We motored at a near-idle until I felt like any mud near the water intake had been washed away. The rest of the trip was busy – we had a whole lot of cleaning and tidying to do.
We pulled into the Oak Grove Marina almost exactly 10 hours after leaving Cutter Marine. Even with the running-aground adventure, we made it to our new home with plenty of daylight to spare. We spent it cleaning.
Now we’re in a new home and we’re settled here until the end of November. After that? Who knows. But I sincerely hope that our next move is, dare I say, boring?







…I told that story about 20 times yesterday at my evil-empire gig and the highlight of the story was the fact that we dealt with the situation as a civilization, as a sovereign nation. Rather than calling in “the troops”, or in this case, Tow Boat US, we dealt with the issues at hand and together we solved all the problems of our world.
The End…
…P.S.
I love you, more today!
With all the luxury of hindsight, that is a great story– and excitingly told, Dena!
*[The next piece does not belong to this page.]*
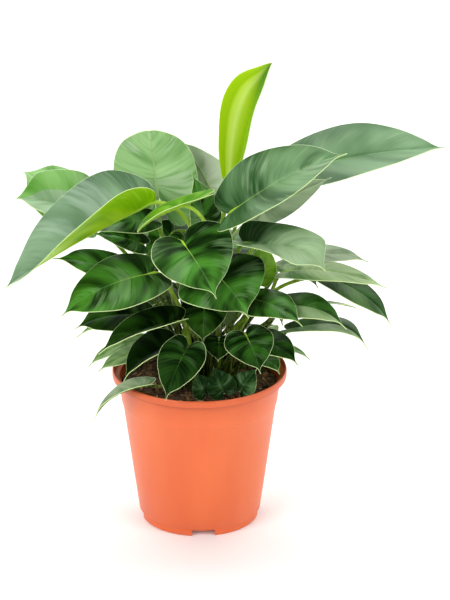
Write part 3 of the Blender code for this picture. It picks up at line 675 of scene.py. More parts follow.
def blade_material(skin, roughness):
    """A leaf's waxed skin. Its veins and margin are drawn from the blade's own maps: Veins runs across and
    along the blade, and Margin holds the distances from the midrib and from the edge, in metres times
    ten. The side veins lie 3 to 6 mm apart and bend a little towards the tip. Broad soft streaks run
    with them, lighter and darker, hazy bands of painted highlight lie over them, and the reflections
    shine greenish. All of it fades low on the plant, where the skin is painted darker and less shiny, as
    shade, and a raised lobe with a colour of its own is painted dark and less shiny in the same way."""
    made, node = new_material(skin.name)
    veins = node("SeparateXYZ", (node("UVMap", uv_map="Veins"),))
    spans = node("SeparateXYZ", (node("UVMap", uv_map="Margin"),))
    rise = veins.outputs[1]
    place = node("TexCoord").outputs["Object"]
    across = node("Math", (veins, 2.0, -1.0), operation="MULTIPLY_ADD")
    reach = node("Math", (across,), operation="ABSOLUTE")
    bent = node("Math", (reach, reach), operation="MULTIPLY")
    along = node("Math", (bent, -VEIN_BEND, rise), operation="MULTIPLY_ADD")
    beat = node("Math", (along, VEIN_COUNT), operation="MULTIPLY")
    side = node("Math", (beat, 0.5), operation="PINGPONG")
    side = node("MapRange", (side, 0.02, 0.2, skin.veins, 0.0), **SMOOTH)
    lie = node("CombineXYZ", (across, along))
    thin = node("Mapping", {0: lie, 3: THIN_STREAKS})
    thin = node("TexNoise", {"Vector": thin, "Scale": 1.0, "Detail": 3.0})
    shift = node("VectorMath", (place, LEAF_SHIFT), operation="MULTIPLY")
    wide = node("Mapping", {0: lie, 3: WIDE_STREAKS})
    wide = node("VectorMath", (wide, shift), operation="ADD")
    wide = node("TexNoise", {"Vector": wide, "Scale": 1.0, "Detail": 1.0})
    height = node("SeparateXYZ", (place,)).outputs[2]
    # Painted shade low on the plant: the lower a leaf stands, the less it keeps of its light green, rib,
    # streaks, highlight bands and shine
    unshaded = node("MapRange", (height, *SHADED_HEIGHTS, 1.0 - skin.aged, 1.0), **SMOOTH)
    patch = node("Math", (along, 0.4, wide), operation="MULTIPLY_ADD")
    patch = node("MapRange", (patch, *skin.bright), **SMOOTH)
    patch = node("Math", (patch, unshaded), operation="MULTIPLY")
    rib = node("Math", (rise, -0.009, 0.012), operation="MULTIPLY_ADD")
    rib = node("MapRange", (spans, 0.002, rib, skin.rib, 0.0), **SMOOTH)
    rib = node("Math", (rib, unshaded), operation="MULTIPLY")
    edge = node("MapRange", (spans.outputs[1], 0.001, 0.005, 1.0, 0.0), **SMOOTH)
    colour = node("Mix", {0: patch, 6: skin.dark, 7: skin.light}, **COLOURS)
    if skin.near:
        other = node("Mix", {0: patch, 6: skin.near[0], 7: skin.near[1]}, **COLOURS)
        half = node("MapRange", (veins, skin.split - 0.01, skin.split + 0.01))
        colour = node("Mix", {0: half, 6: other, 7: colour}, **COLOURS)
    # Painted shade on the far half's raised lobe: mixed towards the lobe colour, it keeps less of its
    # streaks, highlight bands and shine
    if skin.lobe:
        half = node("MapRange", (veins, 0.5, 0.56))
        base = node("MapRange", (rise, 0.40, 0.52, 1.0, 0.0), **SMOOTH)
        half = node("Math", (half, base), operation="MULTIPLY")
        unshaded = node("Math", (half, -0.9, unshaded), operation="MULTIPLY_ADD")
        colour = node("Mix", {0: half, 6: colour, 7: skin.lobe}, **COLOURS)
    fine = node("MapRange", (thin, 0.45, 0.8, 0.0, skin.streaks))
    fine = node("Math", (fine, unshaded), operation="MULTIPLY")
    gap = node("MapRange", (thin, 0.5, 0.25, 0.0, skin.streaks * 1.6))
    # Hazy bands of painted highlight, in the vein colour
    highlight = node("SeparateXYZ", (wide.outputs[1],))
    highlight = node("Math", (thin, 0.5, highlight.outputs[1]), operation="MULTIPLY_ADD")
    highlight = node("MapRange", (highlight, 0.76, 0.98, 0.0, skin.bloom), **SMOOTH)
    highlight = node("Math", (highlight, unshaded), operation="MULTIPLY")
    for share, over in (
        (fine, skin.light),
        (gap, skin.dark),
        (highlight, skin.vein),
        (side, skin.vein),
        (rib, skin.vein),
        (edge, skin.margin),
    ):
        colour = node("Mix", {0: share, 6: colour, 7: over}, **COLOURS)
    swell = node("Math", (wide, 5.0, thin), operation="MULTIPLY_ADD")
    bump = node("Bump", {"Strength": 0.3, "Distance": 0.0003, "Height": swell})
    gloss = node("MapRange", (thin, 0.3, 0.7, roughness - 0.05, roughness + 0.1))
    shine = node("MapRange", (patch, 0.0, 1.0, skin.sheen * 0.35, skin.sheen * 1.3))
    shine = node("Math", (unshaded, shine), operation="MULTIPLY")
    shader = node("BsdfPrincipled", {
        "Base Color": colour,
        "Roughness": gloss,
        "IOR": 1.45,
        "Specular IOR Level": shine,
        "Specular Tint": skin.tint,
        "Normal": bump,
    })
    node("OutputMaterial", (shader,))
    return made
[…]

I hope James’ rib and the boat are not too much the worse for wear.
Wow… Well told story,with a great ending.My first reaction is that the adventure continues. My second is that this can be some reality show. It has great characters , a deep sense of adventure & a real look at reality. James, glad your all good. Dena glad your sense and training have paid dividends again. Also, I love the title of this entry. It took me a second after reading your story to catch it , then I broke out in laughter. Aloha & welcome to your new address
That was Xcellent. I agree you guys should have your own TV show. I could then say, yeah, I saw them live once 🙂
and now… time to work on the Zenamaran. May the force be with you.
BTW, great title!!
As a recovering TV addict and an ex-radio pirate I think it would be in especially bad taste for us to have a reality TV show dedicated to us… We both detest television!
BUT! Can you just imagine an on-going “Reality Radio Play” about the adventures of James and Dena, wouldn’t that be cool!?